Unless you have some mobility issues that make it difficult to operate a tube of toothpaste normally, buying a tube squeezer is just creating more waste, not less. I did the math once on the break even point on the cheapest squeezers, how much toothpaste would be saved, etc and it came out to something like 10 years. Counter edge and binder clip.
posted by Ookseer at 5:14 AM on October 12, 2022 [3 favorites]


Nth'ing the low tech solution: I flatten on the countertop with anything hard and round (sharpie, hair mousse jar, shaving cream can) then roll and clip with a binder clip.

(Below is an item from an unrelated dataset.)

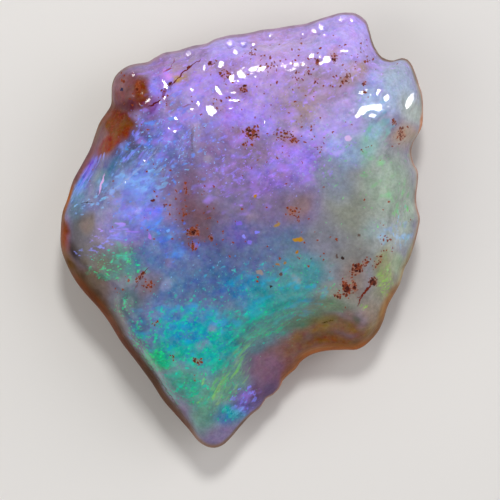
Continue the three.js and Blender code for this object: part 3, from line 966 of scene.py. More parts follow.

For bonus toothpaste at the very end I push on the backside of the opening while crushing the "shoulder" of the tube, yields several more days of brushing.

Also, toothpaste is like laundry detergent: everyone uses too much each go.
posted by token-ring at 6:08 AM on October 12, 2022


I've been very happy with L'Occitane's "magic key" squeezer.
posted by 10ch at 6:41 AM on October 12, 2022


I like this kind of tube squeezer for metal tubes of toothpaste, tomato paste, etc. It is not meant to be something that lives attached to the tube, but rather you run the tube through it every so often as needed. The "gears"
to a great job of grabbing the tube all the way up to the opening, and because they effectively crimp the tube closed at the bottom you don't have to worry about the tube contents getting squeezed backwards when dispensing.
posted by slkinsey at 8:54 AM on October 12, 2022 [1 favorite]


I love my tube squeezer! Sure I could do it I manually. I could also eat a salad with my hands. The tube squeezer is easier and better. Mine is two little rods with a rubber bands connecting them. I've never been able to find another, but this is similar. Beware the metal key style, I've broken a tube with those.